Of course, if they just kept it all secret, they wouldn't have needed to put on much of a show.

In the movie the second site was owned by Hadden, not the government.
 
The actual bizarre thing is why did the US announce the existence of the second site. The United States had a secret base with Japan, no one knew it existed. The Government clearly wants to hide the truth because they want to corner the absurdly huge discovery. They don't want any other nations to be able to have access to it.

Of course, if they just kept it all secret, they wouldn't have needed to put on much of a show.

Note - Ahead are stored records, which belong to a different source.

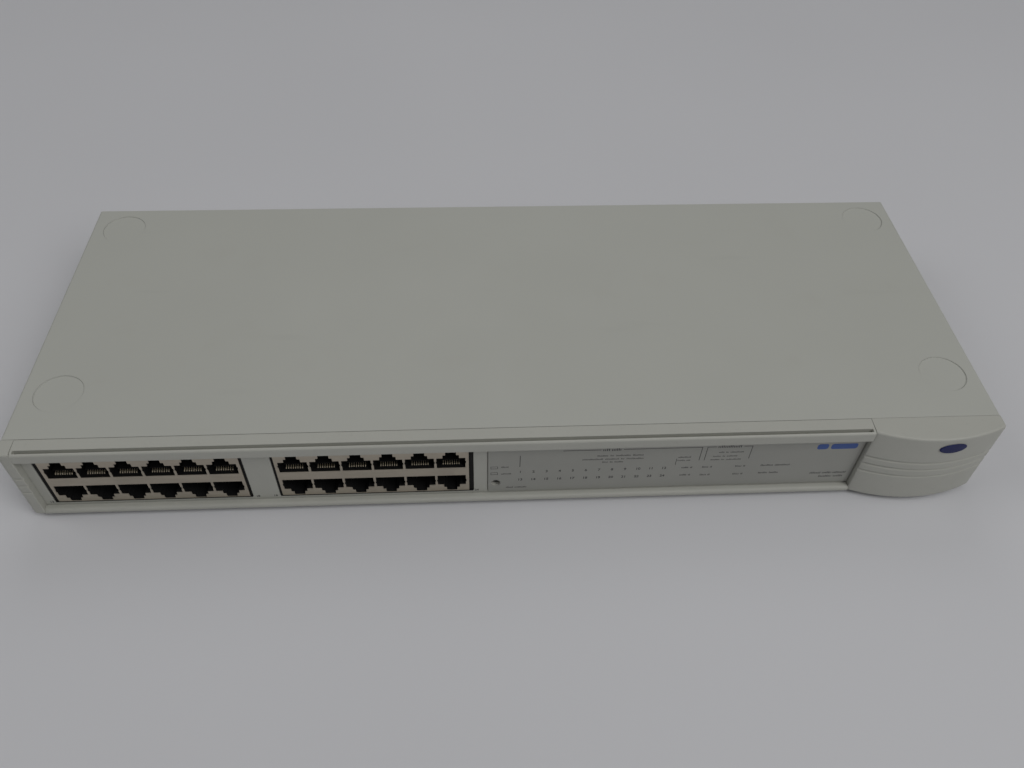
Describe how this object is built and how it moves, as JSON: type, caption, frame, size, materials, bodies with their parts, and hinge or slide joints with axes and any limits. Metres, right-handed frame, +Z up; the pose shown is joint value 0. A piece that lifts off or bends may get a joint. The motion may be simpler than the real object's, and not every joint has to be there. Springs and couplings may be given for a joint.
{
  "type": "rackmount network switch",
  "caption": "Low rack-width network switch: painted steel case, recessed plastic front with stacked modular jacks, printed display area and a bowed end cap.",
  "frame": {"origin": "middle of the footprint, on the surface the rubber feet stand on", "axes": "+X to the right seen from the front, +Y to the rear, +Z up; the jacks face -Y"},
  "size_m": [0.44, 0.1805, 0.0465],
  "materials": {
    "cover_paint": "warm light-grey baked paint, fine satin texture",
    "bezel_plastic": "warm grey moulded ABS, fine matt grain",
    "overlay_film": "darker grey printed polycarbonate film",
    "badge_blue": "dark blue gloss plate",
    "clear_acrylic": "clear acrylic light pipes",
    "button_plastic": "dark grey moulded button",
    "zinc_steel": "zinc-plated sheet steel",
    "jack_black": "black moulded jack housing",
    "jack_shield": "warm tin-plated shield, dulled",
    "contact_gold": "gold-plated spring contacts on a black carrier",
    "board_green": "green glass-epoxy board",
    "chip_epoxy": "black moulded epoxy",
    "aluminium_fin": "extruded aluminium, satin",
    "core_tape": "ferrite core wrapped in yellow tape",
    "capacitor_sleeve": "blue shrink sleeve",
    "wire_sleeve": "red insulated lead bundle",
    "inlet_black": "black thermoplastic inlet",
    "nickel": "nickel-plated steel and brass",
    "fan_plastic": "black glass-filled plastic",
    "foot_rubber": "black self-adhesive rubber"
  },
  "bodies": {
    "case": {"base_tray": "zinc_steel", "top_cover": "cover_paint", "front_bulkhead": "zinc_steel", "rear_panel": "cover_paint", "front_fascia": "bezel_plastic", "left_end_cap": "bezel_plastic", "right_end_cap": "bezel_plastic", "end_badge": "badge_blue", "display_overlay": "overlay_film", "light_guide": "clear_acrylic", "mode_switch_body": "chip_epoxy", "block_surround_left": "jack_black", "block_surround_right": "jack_black", "port_housing_left": "jack_black", "port_housing_right": "jack_black", "port_shield_left": "jack_shield", "port_shield_right": "jack_shield", "contact_insert_left_upper": "contact_gold", "contact_insert_left_lower": "contact_gold", "contact_insert_right_upper": "contact_gold", "contact_insert_right_lower": "contact_gold", "main_board": "board_green", "power_board": "board_green", "switch_chip": "chip_epoxy", "chip_heatsink": "aluminium_fin", "packet_memory": "chip_epoxy", "processor_chip": "chip_epoxy", "magnetics_left": "chip_epoxy", "magnetics_right": "chip_epoxy", "power_transformer": "core_tape", "bulk_capacitor": "capacitor_sleeve", "power_heatsink": "aluminium_fin", "dc_harness": "wire_sleeve", "mains_inlet": "inlet_black", "inlet_pin_line": "nickel", "inlet_pin_earth": "nickel", "inlet_pin_neutral": "nickel", "console_port": "nickel", "console_jackscrew_left": "nickel", "console_jackscrew_right": "nickel", "blanking_plate": "cover_paint", "thumbscrew_left": "nickel", "thumbscrew_right": "nickel", "fan_frame": "fan_plastic", "cover_screw_1": "zinc_steel", "rubber_foot_1": "foot_rubber", "cover_screw_2": "zinc_steel", "rubber_foot_2": "foot_rubber", "cover_screw_3": "zinc_steel", "rubber_foot_3": "foot_rubber", "cover_screw_4": "zinc_steel", "rubber_foot_4": "foot_rubber", "board_standoff_1": "zinc_steel", "board_standoff_2": "zinc_steel", "board_standoff_3": "zinc_steel", "board_standoff_4": "zinc_steel", "board_standoff_5": "zinc_steel", "board_standoff_6": "zinc_steel"},
    "button": {"mode_button": "button_plastic"},
    "rotor": {"fan_rotor": "fan_plastic"}
  },
  "joints": [
    {"name": "button_press", "type": "slide", "parent": "case", "child": "button", "axis": [0, 1, 0], "range_m": [0, 0.001], "stiffness_N_per_m": 400, "springref_m": -0.001},
    {"name": "fan_spin", "type": "hinge", "parent": "case", "child": "rotor", "pos_m": [0.2131, 0.02975, 0.0245], "axis": [1, 0, 0], "continuous": true}
  ]
}
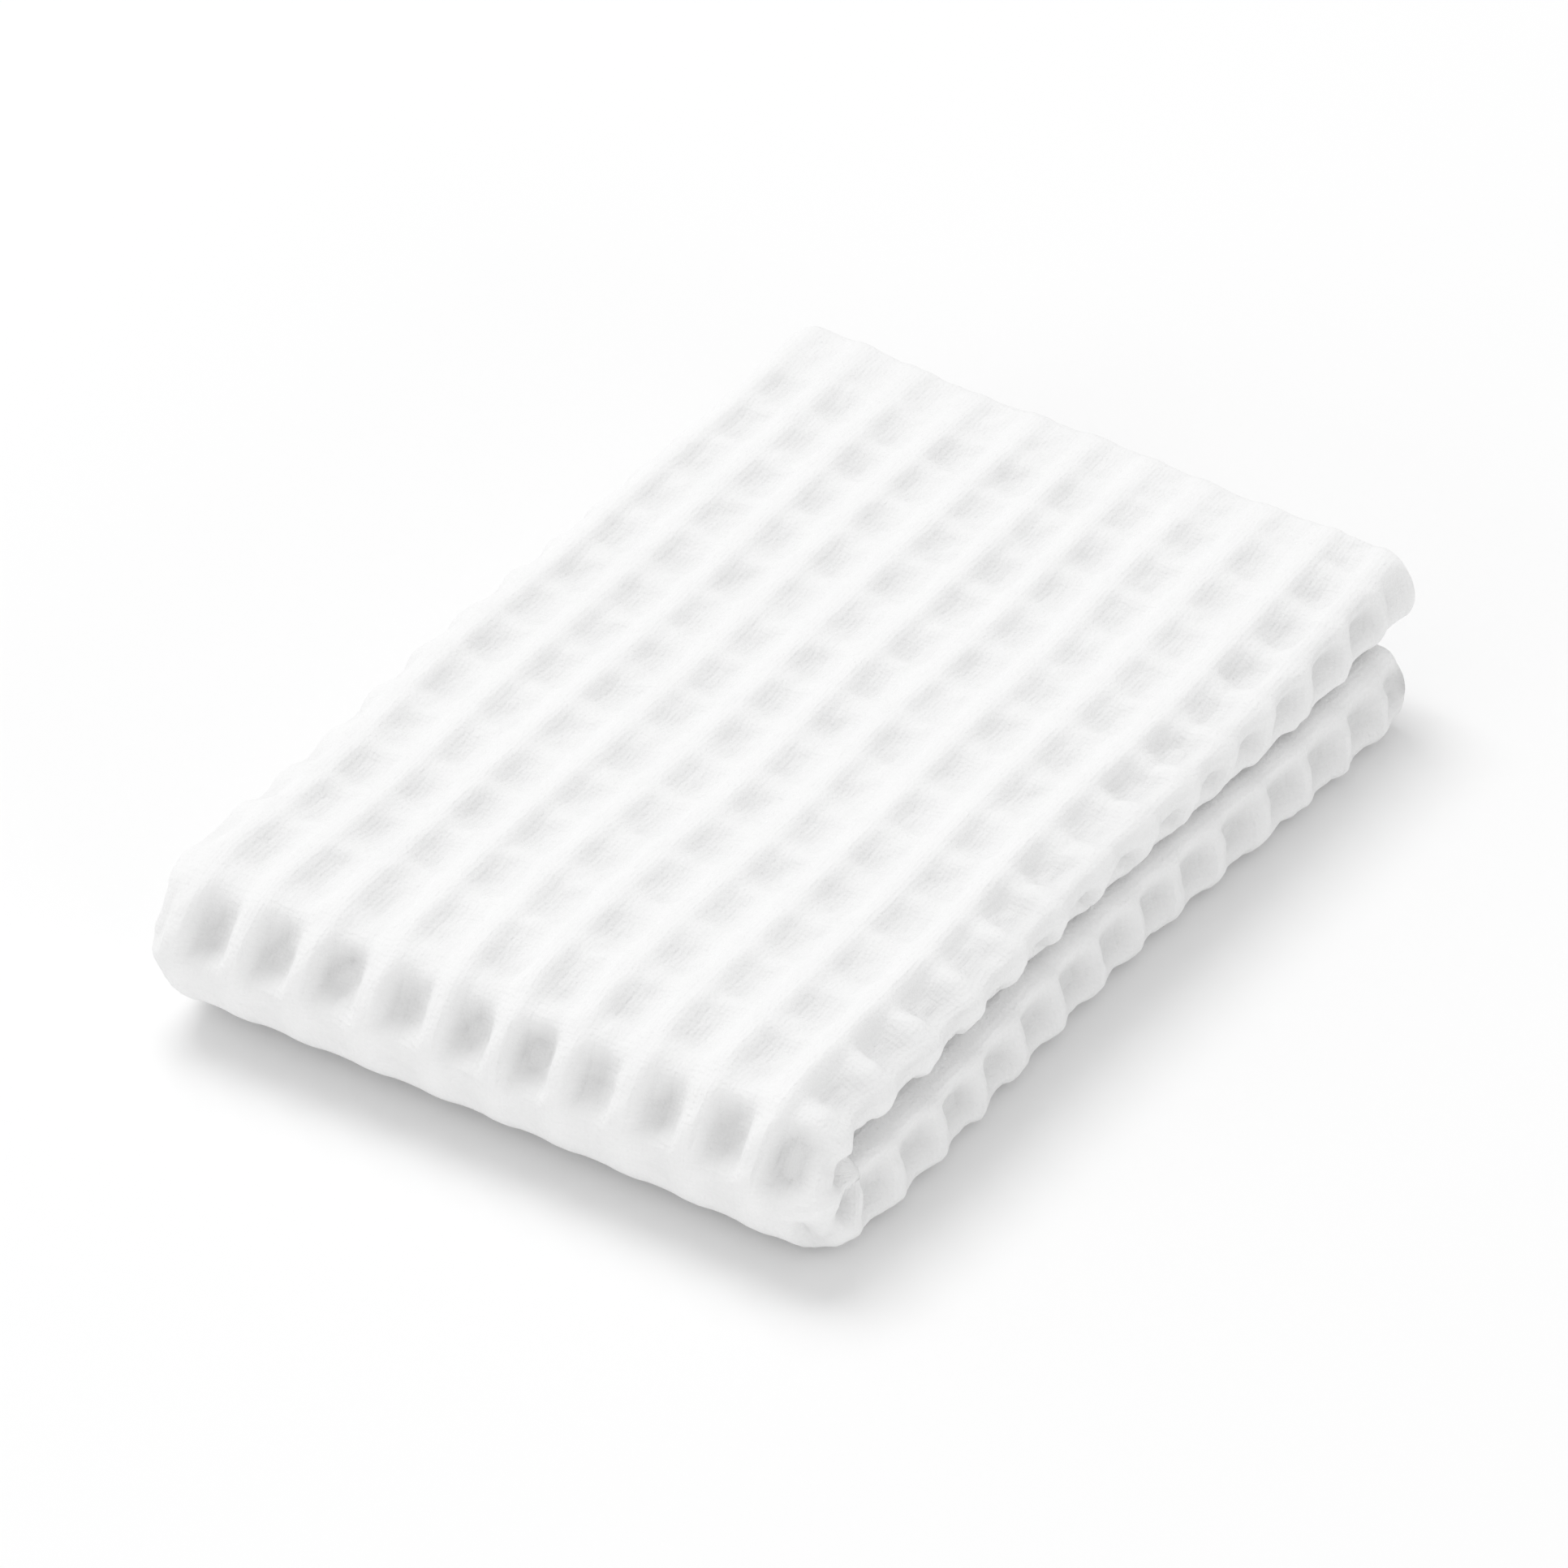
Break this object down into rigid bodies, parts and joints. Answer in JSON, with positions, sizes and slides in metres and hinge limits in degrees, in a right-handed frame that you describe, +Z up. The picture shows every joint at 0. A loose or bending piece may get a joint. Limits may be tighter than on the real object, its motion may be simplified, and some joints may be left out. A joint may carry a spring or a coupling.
{
  "type": "folded hand towel",
  "caption": "White cotton hand towel in a large square waffle weave, folded in thirds and then in half into a flat packet.",
  "frame": {"origin": "middle of the packet's footprint, at the height of its flat underside", "axes": "+Z up through the layers, +Y along the packet from its rounded front fold to its open ends, +X across it"},
  "size_m": [0.1228, 0.1732, 0.0288],
  "materials": {
    "cotton": "matte white waffle-weave cotton"
  },
  "bodies": {
    "root": {"towel": "cotton"}
  },
  "joints": []
}
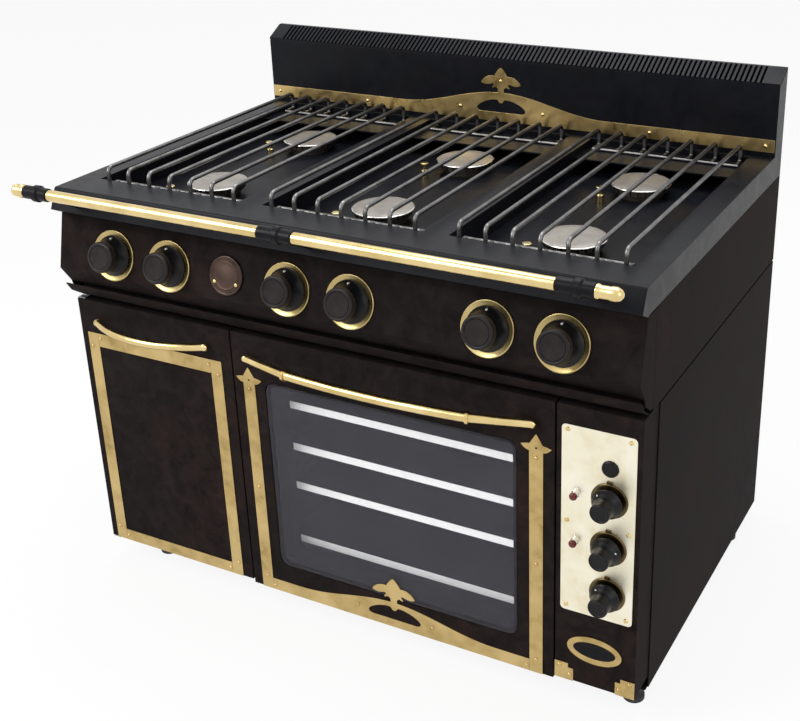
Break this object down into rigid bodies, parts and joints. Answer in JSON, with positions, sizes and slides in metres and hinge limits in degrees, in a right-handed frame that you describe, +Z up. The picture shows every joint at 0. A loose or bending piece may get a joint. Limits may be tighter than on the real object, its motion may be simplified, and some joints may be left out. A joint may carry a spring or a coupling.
{
  "type": "range cooker",
  "caption": "Wide brass-trimmed range cooker with gas burners under rod grates, glazed drop-down oven door, side cupboard, control column and front rail.",
  "frame": {"origin": "middle of the cooker's footprint on the floor, rail and knobs included", "axes": "+X to the right along the front, +Y to the rear, +Z up"},
  "size_m": [1.2, 0.8955, 1.0197],
  "materials": {
    "casing_enamel": "satin brown-black stoved enamel",
    "hob_enamel": "glossy blue-black vitreous enamel",
    "polished_brass": "aged polished brass",
    "plate_brass": "pale brushed brass",
    "bronze": "dark cast bronze",
    "black_fittings": "black satin paint",
    "knob_black": "dark brown-black satin phenolic",
    "grate_steel": "bare steel rod",
    "burner_alloy": "cast burner alloy",
    "burner_cap_steel": "satin steel caps",
    "oven_glass": "tinted, finely speckled glass",
    "tray_aluminium": "bright aluminium",
    "oven_liner": "speckled grey oven enamel",
    "rack_chrome": "chromed wire",
    "insulation_wool": "mineral wool",
    "seal_rubber": "woven heat seal",
    "lamp_red": "dark red lens",
    "lamp_body": "bright lamp body",
    "switch_plastic": "moulded switch bodies",
    "zinc_steel": "zinc-plated steel",
    "foot_rubber": "black feet"
  },
  "bodies": {
    "casing": {"feet": "foot_rubber", "base_panel": "casing_enamel", "side_panels": "casing_enamel", "rear_panel": "casing_enamel", "inner_panels": "casing_enamel", "oven_cavity": "oven_liner", "oven_insulation": "insulation_wool", "door_gasket": "seal_rubber", "rack_rails": "rack_chrome", "baking_trays": "tray_aluminium", "fan_baffle": "oven_liner", "heating_ring": "zinc_steel", "fan_motor": "zinc_steel", "control_cover": "casing_enamel", "control_plate": "plate_brass", "panel_plates": "polished_brass", "indicator_lamps": "lamp_body", "lamp_lenses": "lamp_red", "knob_rings": "bronze", "oven_switches": "switch_plastic", "upper_body": "casing_enamel", "control_panel": "casing_enamel", "knob_bezels": "polished_brass", "medallion": "bronze", "gas_manifold": "polished_brass", "cooktop": "hob_enamel", "burner_pans": "hob_enamel", "burner_bodies": "burner_alloy", "burner_caps": "burner_cap_steel", "pilot_burners": "polished_brass", "backguard": "hob_enamel", "vent_cap": "hob_enamel", "backguard_trim": "polished_brass", "body_fasteners": "polished_brass", "rail": "polished_brass", "rail_brackets": "black_fittings", "door_hinges": "zinc_steel"},
    "oven_door": {"oven_door": "casing_enamel", "oven_door_liner": "oven_liner", "oven_glass": "oven_glass", "oven_door_trim": "polished_brass", "oven_handle": "polished_brass"},
    "cabinet_door": {"cabinet_door": "casing_enamel", "cabinet_door_trim": "polished_brass", "cabinet_handle": "polished_brass"},
    "hob_knob_1": {"hob_knob_1": "knob_black"},
    "hob_knob_2": {"hob_knob_2": "knob_black"},
    "hob_knob_3": {"hob_knob_3": "knob_black"},
    "hob_knob_4": {"hob_knob_4": "knob_black"},
    "hob_knob_5": {"hob_knob_5": "knob_black"},
    "hob_knob_6": {"hob_knob_6": "knob_black"},
    "oven_knob_1": {"oven_knob_1": "knob_black"},
    "oven_knob_2": {"oven_knob_2": "knob_black"},
    "oven_knob_3": {"oven_knob_3": "knob_black"},
    "push_button": {"push_button": "knob_black"},
    "grate_1": {"grate_1": "grate_steel"},
    "grate_2": {"grate_2": "grate_steel"},
    "grate_3": {"grate_3": "grate_steel"},
    "drip_tray": {"drip_tray": "casing_enamel"},
    "fan": {"fan": "zinc_steel"}
  },
  "joints": [
    {"name": "oven_door_hinge", "type": "hinge", "parent": "casing", "child": "oven_door", "pos_m": [0.1105, -0.28625, 0.07], "axis": [1, 0, 0], "range_deg": [0, 85]},
    {"name": "cabinet_door_hinge", "type": "hinge", "parent": "casing", "child": "cabinet_door", "pos_m": [-0.589, -0.30725, 0.3], "axis": [0, 0, -1], "range_deg": [0, 110]},
    {"name": "hob_knob_1_turn", "type": "hinge", "parent": "casing", "child": "hob_knob_1", "pos_m": [-0.464, -0.33672, 0.7326], "axis": [0, -0.9724, 0.2334], "range_deg": [0, 210]},
    {"name": "hob_knob_2_turn", "type": "hinge", "parent": "casing", "child": "hob_knob_2", "pos_m": [-0.331, -0.33672, 0.7326], "axis": [0, -0.9724, 0.2334], "range_deg": [0, 210]},
    {"name": "hob_knob_3_turn", "type": "hinge", "parent": "casing", "child": "hob_knob_3", "pos_m": [-0.066, -0.33672, 0.7326], "axis": [0, -0.9724, 0.2334], "range_deg": [0, 210]},
    {"name": "hob_knob_4_turn", "type": "hinge", "parent": "casing", "child": "hob_knob_4", "pos_m": [0.066, -0.33672, 0.7326], "axis": [0, -0.9724, 0.2334], "range_deg": [0, 210]},
    {"name": "hob_knob_5_turn", "type": "hinge", "parent": "casing", "child": "hob_knob_5", "pos_m": [0.331, -0.33672, 0.7326], "axis": [0, -0.9724, 0.2334], "range_deg": [0, 210]},
    {"name": "hob_knob_6_turn", "type": "hinge", "parent": "casing", "child": "hob_knob_6", "pos_m": [0.464, -0.33672, 0.7326], "axis": [0, -0.9724, 0.2334], "range_deg": [0, 210]},
    {"name": "oven_knob_1_turn", "type": "hinge", "parent": "casing", "child": "oven_knob_1", "pos_m": [0.54305, -0.31625, 0.451], "axis": [0, -1, 0], "range_deg": [-270, 0]},
    {"name": "oven_knob_2_turn", "type": "hinge", "parent": "casing", "child": "oven_knob_2", "pos_m": [0.54305, -0.31625, 0.357], "axis": [0, -1, 0], "range_deg": [-270, 0]},
    {"name": "oven_knob_3_turn", "type": "hinge", "parent": "casing", "child": "oven_knob_3", "pos_m": [0.54305, -0.31625, 0.263], "axis": [0, -1, 0], "range_deg": [-270, 0]},
    {"name": "push_button_press", "type": "slide", "parent": "casing", "child": "push_button", "axis": [0, 1, 0], "range_m": [0, 0.003], "stiffness_N_per_m": 600, "springref_m": -0.0005},
    {"name": "grate_1_lift", "type": "slide", "parent": "casing", "child": "grate_1", "axis": [0, 0, 1], "range_m": [0, 0.12]},
    {"name": "grate_2_lift", "type": "slide", "parent": "casing", "child": "grate_2", "axis": [0, 0, 1], "range_m": [0, 0.12]},
    {"name": "grate_3_lift", "type": "slide", "parent": "casing", "child": "grate_3", "axis": [0, 0, 1], "range_m": [0, 0.12]},
    {"name": "drip_tray_slide", "type": "slide", "parent": "casing", "child": "drip_tray", "axis": [0, -1, 0], "range_m": [0, 0.45]},
    {"name": "fan_spin", "type": "hinge", "parent": "casing", "child": "fan", "pos_m": [0.1105, 0.24725, 0.324], "axis": [0, 1, 0], "continuous": true}
  ]
}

In the movie the second site was owned by Hadden, not the government.
Hadden built it. The US funded it.
 
In the movie the second site was owned by Hadden, not the government.
Hadden built it. The US funded it.

unwittingly - i interpreted it as Hadden double charged the government for the first one and used the additional funds to have a fully functional second one built - I think the government only thought they were funding the systems integration site - not a full blown machine.
 
Hadden built it. The US funded it.

unwittingly - i interpreted it as Hadden double charged the government for the first one and used the additional funds to have a fully functional second one built - I think the government only thought they were funding the systems integration site - not a full blown machine.
Absolutely not. Never. Not on your life!

Am I being over the top enough? ;)

"They still want an American to go." Who is "they"? Also the crew in charge of the device is the same as the previous site.
 
I never read the book, I saw the movie when it originally came out, and--unlike the original Jurassic Park movie--, this movie left me so not wanting to read the book. The movie wasn't awful, partly because Jodie Foster was still a very good actress at that point in her career; but I remember its overall affect as stiff, and kinda hokey, and I recall feeling disgusted by the uplift ending.
 
I think the claim was that Hadden faked the whole thing and she was just an unwitting dupe.

The big problem with the movie was when they asked her if the signal could have been faked she didn't say "no". Because it could not have been faked as presented in the movie.